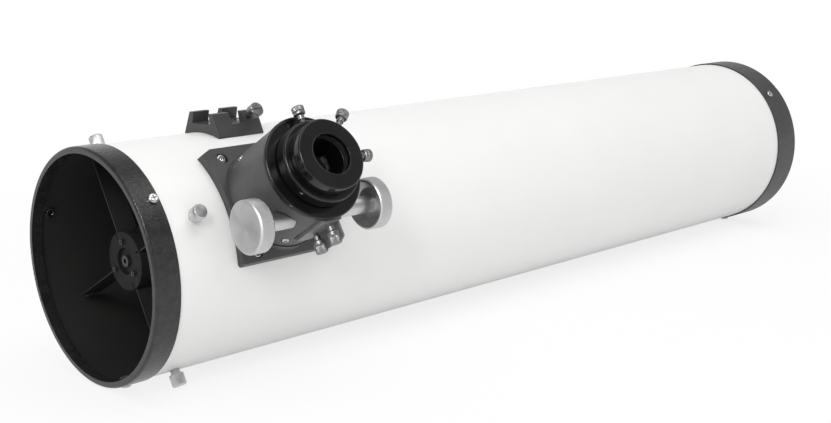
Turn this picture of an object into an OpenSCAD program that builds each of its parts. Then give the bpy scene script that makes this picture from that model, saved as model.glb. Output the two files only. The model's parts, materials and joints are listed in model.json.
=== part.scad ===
// Newtonian optical tube of a Dobsonian telescope, lying on its side.
// +X runs along the tube from the open front end to the mirror end, +Z is up.
// The origin is on the optical axis, in the middle of the bare tube where a cradle closes round it.
// Angles round the tube are measured from straight up towards the focuser's side (-Y).

/* [Tube] */
// Length over both end rings
tube_len = 865.6; // [780:0.1:1200]
// Outer diameter of the tube
tube_d = 182.4; // [176:0.1:190]
// Wall of the tube
tube_wall = 1; // [0.6:0.1:1.5]
// Distance from the front end to the origin
seat_s = 500; // [450:1:520]
// Clearance between pieces that are screwed together
joint_gap = 0.1; // [0.05:0.01:0.2]
// Clearance between a moving piece and its neighbour
run_gap = 0.3; // [0.2:0.05:0.5]
// Radial clearance of a turning pin
pin_gap = 0.05; // [0.02:0.01:0.09]

/* [End rings] */
// How far the end rings stand out from the tube
ring_proud = 1.4; // [1:0.1:3]
// Width of the front ring
front_ring_w = 20.9; // [18:0.1:30]
// Width of the rear ring
rear_ring_w = 37; // [30:0.1:50]
// Wall of the rings' end faces
ring_web = 1.8; // [1.2:0.1:3]
// Radius on the rings' outer edges
ring_round = 2.2; // [1:0.1:2.3]
// Diameter of the front opening
front_open_d = 175; // [160:0.5:176]
// How far the front ring's inner lip reaches into the tube
lip_len = 9; // [4:0.5:10]
// Wall of the inner lip
lip_wall = 1.3; // [0.8:0.1:1.8]
// Diameter of the rear ring's opening
rear_open_d = 168; // [150:0.5:170]
// Distance of the front ring's screws from the front end
front_screw_s = 15.4; // [13:0.1:18]
// Distance of the rear ring's screws from the rear end
rear_screw_s = 25.6; // [20:0.1:28]
// Angle of the first ring screw
ring_screw_angle = 48; // [45:1:52]
// Number of screws in each ring
ring_screws_n = 3; // [3:1:3]

/* [Screws] */
// Diameter of the machine screws' threads
screw_d = 4; // [3:0.1:4.5]
// Diameter of the machine screws' pan heads
screw_head_d = 8; // [7:0.1:9]
// Height of the pan heads
screw_head_h = 2.6; // [2:0.1:3]
// Size across the flats of the nuts
nut_af = 7; // [6:0.1:8]
// Height of the nuts
nut_h = 3.2; // [2:0.1:4]

/* [Spider] */
// Distance of the vanes' studs from the front end
vane_s = 42; // [40:0.5:50]
// Angle from the focuser to the nearest vane
vane_turn = 1.4; // [0:0.1:2]
// Width of a vane along the tube
vane_w = 18; // [14:0.5:20]
// Thickness of a vane
vane_t = 1; // [0.6:0.1:1.6]
// Number of vanes
vane_n = 4; // [4:1:4]
// Diameter of the hub
hub_d = 46.6; // [44:0.1:50]
// Length of the hub
hub_len = 21; // [20.5:0.5:24]
// Depth of the vanes' slots in the hub
vane_slot = 5; // [3:0.5:6]
// Distance of the vane screws from the axis
hub_screw_r = 20; // [19.5:0.1:20.5]
// Diameter of the studs at the vanes' outer ends
stud_d = 5; // [4:0.1:6]
// Diameter of a vane knob
vane_knob_d = 11.2; // [10:0.1:13]
// Length of a vane knob's grip
vane_knob_len = 9.5; // [8:0.1:12]
// Diameter of a vane knob's neck
vane_neck_d = 7.4; // [7:0.1:8]
// Length of a vane knob's neck
vane_neck_len = 3.5; // [3:0.1:5]

/* [Secondary mirror] */
// Short diameter of the flat mirror
flat_d = 42; // [38:0.5:46]
// Thickness of the flat mirror
flat_t = 6; // [4:0.5:8]
// Gap between the hub and the mirror holder
holder_gap = 6; // [5:0.5:8]
// Radius of the circle of adjusting screws
aim_screw_r = 15.4; // [14:0.1:15.6]
// Angle of the first adjusting screw
aim_screw_angle = -4; // [-14:1:0]
// Diameter of the adjusting screws
aim_screw_d = 4; // [3:0.1:5]
// Diameter of the recess in the hub's face
hub_recess_d = 21; // [18:0.5:22]
// Depth of the recess in the hub's face
hub_recess = 3; // [2:0.5:5]
// Diameter of the centre bolt
centre_bolt_d = 5; // [4:0.1:6]

/* [Focuser base] */
// Distance of the focuser's axis from the front end
focus_s = 114.8; // [112:0.1:125]
// Angle of the focuser round the tube
focus_angle = 58.1; // [56:0.1:61]
// Reach of the base from the focuser's axis towards the front end
base_front = 43; // [42.5:0.5:46]
// Reach of the base towards the mirror end
base_rear = 53; // [50:0.5:60]
// Reach of the base upwards
base_up = 50.2; // [50:0.1:53]
// Reach of the base downwards
base_down = 44.4; // [43:0.1:50]
// Thickness of the base
base_t = 6.3; // [5:0.1:8]
// Length of the base's cut corners along the tube
base_cut_len = 10.5; // [6:0.5:11]
// Width of the base's cut corners
base_cut_w = 5; // [3:0.5:6]
// Radius of the base's lower front corner
base_round = 3; // [2:0.5:5]
// Distance of the base's screws from its front and rear edges
base_screw_x = 15.5; // [15:0.5:17]
// Distance of the upper screws from the base's upper edge
base_screw_up = 10.5; // [10:0.1:11]
// Distance of the lower screws from the base's lower edge
base_screw_down = 7; // [6.8:0.1:7.5]
// Diameter of the round boss under the body
boss_d = 83; // [82:0.5:85]
// Height of the boss above the base's highest line
boss_rise = 0.3; // [0.2:0.1:1]
// Outer diameter of the collar that carries the body
spigot_d = 72; // [68:0.5:74]
// Height of that collar's end above the tube's axis
spigot_h = 112; // [110:0.5:114]

/* [Focuser body] */
// Outer diameter of the focuser's body
body_d = 81.2; // [80:0.1:86]
// Inner diameter of the focuser's body
body_bore_d = 63; // [61.5:0.1:64]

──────

*WHAT IS NEEDED:*
Each line of the material above needs to be quoted exactly, please.

*FULL OUTPUT:*
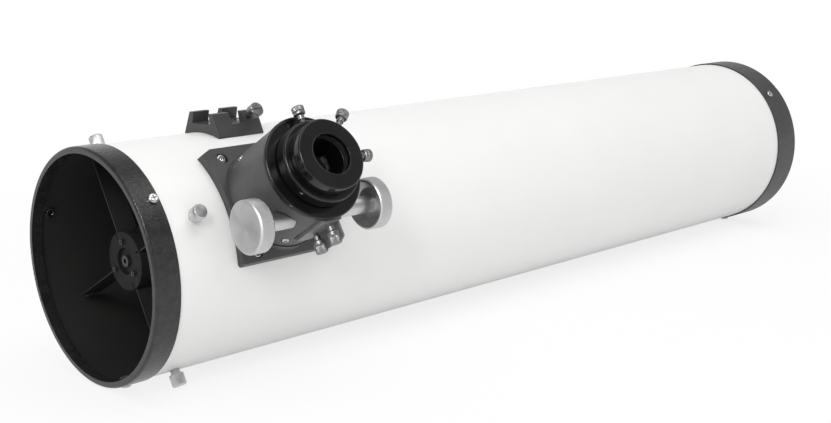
Turn this picture of an object into an OpenSCAD program that builds each of its parts. Then give the bpy scene script that makes this picture from that model, saved as model.glb. Output the two files only. The model's parts, materials and joints are listed in model.json.
=== part.scad ===
// Newtonian optical tube of a Dobsonian telescope, lying on its side.
// +X runs along the tube from the open front end to the mirror end, +Z is up.
// The origin is on the optical axis, in the middle of the bare tube where a cradle closes round it.
// Angles round the tube are measured from straight up towards the focuser's side (-Y).

/* [Tube] */
// Length over both end rings
tube_len = 865.6; // [780:0.1:1200]
// Outer diameter of the tube
tube_d = 182.4; // [176:0.1:190]
// Wall of the tube
tube_wall = 1; // [0.6:0.1:1.5]
// Distance from the front end to the origin
seat_s = 500; // [450:1:520]
// Clearance between pieces that are screwed together
joint_gap = 0.1; // [0.05:0.01:0.2]
// Clearance between a moving piece and its neighbour
run_gap = 0.3; // [0.2:0.05:0.5]
// Radial clearance of a turning pin
pin_gap = 0.05; // [0.02:0.01:0.09]

/* [End rings] */
// How far the end rings stand out from the tube
ring_proud = 1.4; // [1:0.1:3]
// Width of the front ring
front_ring_w = 20.9; // [18:0.1:30]
// Width of the rear ring
rear_ring_w = 37; // [30:0.1:50]
// Wall of the rings' end faces
ring_web = 1.8; // [1.2:0.1:3]
// Radius on the rings' outer edges
ring_round = 2.2; // [1:0.1:2.3]
// Diameter of the front opening
front_open_d = 175; // [160:0.5:176]
// How far the front ring's inner lip reaches into the tube
lip_len = 9; // [4:0.5:10]
// Wall of the inner lip
lip_wall = 1.3; // [0.8:0.1:1.8]
// Diameter of the rear ring's opening
rear_open_d = 168; // [150:0.5:170]
// Distance of the front ring's screws from the front end
front_screw_s = 15.4; // [13:0.1:18]
// Distance of the rear ring's screws from the rear end
rear_screw_s = 25.6; // [20:0.1:28]
// Angle of the first ring screw
ring_screw_angle = 48; // [45:1:52]
// Number of screws in each ring
ring_screws_n = 3; // [3:1:3]

/* [Screws] */
// Diameter of the machine screws' threads
screw_d = 4; // [3:0.1:4.5]
// Diameter of the machine screws' pan heads
screw_head_d = 8; // [7:0.1:9]
// Height of the pan heads
screw_head_h = 2.6; // [2:0.1:3]
// Size across the flats of the nuts
nut_af = 7; // [6:0.1:8]
// Height of the nuts
nut_h = 3.2; // [2:0.1:4]

/* [Spider] */
// Distance of the vanes' studs from the front end
vane_s = 42; // [40:0.5:50]
// Angle from the focuser to the nearest vane
vane_turn = 1.4; // [0:0.1:2]
// Width of a vane along the tube
vane_w = 18; // [14:0.5:20]
// Thickness of a vane
vane_t = 1; // [0.6:0.1:1.6]
// Number of vanes
vane_n = 4; // [4:1:4]
// Diameter of the hub
hub_d = 46.6; // [44:0.1:50]
// Length of the hub
hub_len = 21; // [20.5:0.5:24]
// Depth of the vanes' slots in the hub
vane_slot = 5; // [3:0.5:6]
// Distance of the vane screws from the axis
hub_screw_r = 20; // [19.5:0.1:20.5]
// Diameter of the studs at the vanes' outer ends
stud_d = 5; // [4:0.1:6]
// Diameter of a vane knob
vane_knob_d = 11.2; // [10:0.1:13]
// Length of a vane knob's grip
vane_knob_len = 9.5; // [8:0.1:12]
// Diameter of a vane knob's neck
vane_neck_d = 7.4; // [7:0.1:8]
// Length of a vane knob's neck
vane_neck_len = 3.5; // [3:0.1:5]

/* [Secondary mirror] */
// Short diameter of the flat mirror
flat_d = 42; // [38:0.5:46]
// Thickness of the flat mirror
flat_t = 6; // [4:0.5:8]
// Gap between the hub and the mirror holder
holder_gap = 6; // [5:0.5:8]
// Radius of the circle of adjusting screws
aim_screw_r = 15.4; // [14:0.1:15.6]
// Angle of the first adjusting screw
aim_screw_angle = -4; // [-14:1:0]
// Diameter of the adjusting screws
aim_screw_d = 4; // [3:0.1:5]
// Diameter of the recess in the hub's face
hub_recess_d = 21; // [18:0.5:22]
// Depth of the recess in the hub's face
hub_recess = 3; // [2:0.5:5]
// Diameter of the centre bolt
centre_bolt_d = 5; // [4:0.1:6]

/* [Focuser base] */
// Distance of the focuser's axis from the front end
focus_s = 114.8; // [112:0.1:125]
// Angle of the focuser round the tube
focus_angle = 58.1; // [56:0.1:61]
// Reach of the base from the focuser's axis towards the front end
base_front = 43; // [42.5:0.5:46]
// Reach of the base towards the mirror end
base_rear = 53; // [50:0.5:60]
// Reach of the base upwards
base_up = 50.2; // [50:0.1:53]
// Reach of the base downwards
base_down = 44.4; // [43:0.1:50]
// Thickness of the base
base_t = 6.3; // [5:0.1:8]
// Length of the base's cut corners along the tube
base_cut_len = 10.5; // [6:0.5:11]
// Width of the base's cut corners
base_cut_w = 5; // [3:0.5:6]
// Radius of the base's lower front corner
base_round = 3; // [2:0.5:5]
// Distance of the base's screws from its front and rear edges
base_screw_x = 15.5; // [15:0.5:17]
// Distance of the upper screws from the base's upper edge
base_screw_up = 10.5; // [10:0.1:11]
// Distance of the lower screws from the base's lower edge
base_screw_down = 7; // [6.8:0.1:7.5]
// Diameter of the round boss under the body
boss_d = 83; // [82:0.5:85]
// Height of the boss above the base's highest line
boss_rise = 0.3; // [0.2:0.1:1]
// Outer diameter of the collar that carries the body
spigot_d = 72; // [68:0.5:74]
// Height of that collar's end above the tube's axis
spigot_h = 112; // [110:0.5:114]

/* [Focuser body] */
// Outer diameter of the focuser's body
body_d = 81.2; // [80:0.1:86]
// Inner diameter of the focuser's body
body_bore_d = 63; // [61.5:0.1:64]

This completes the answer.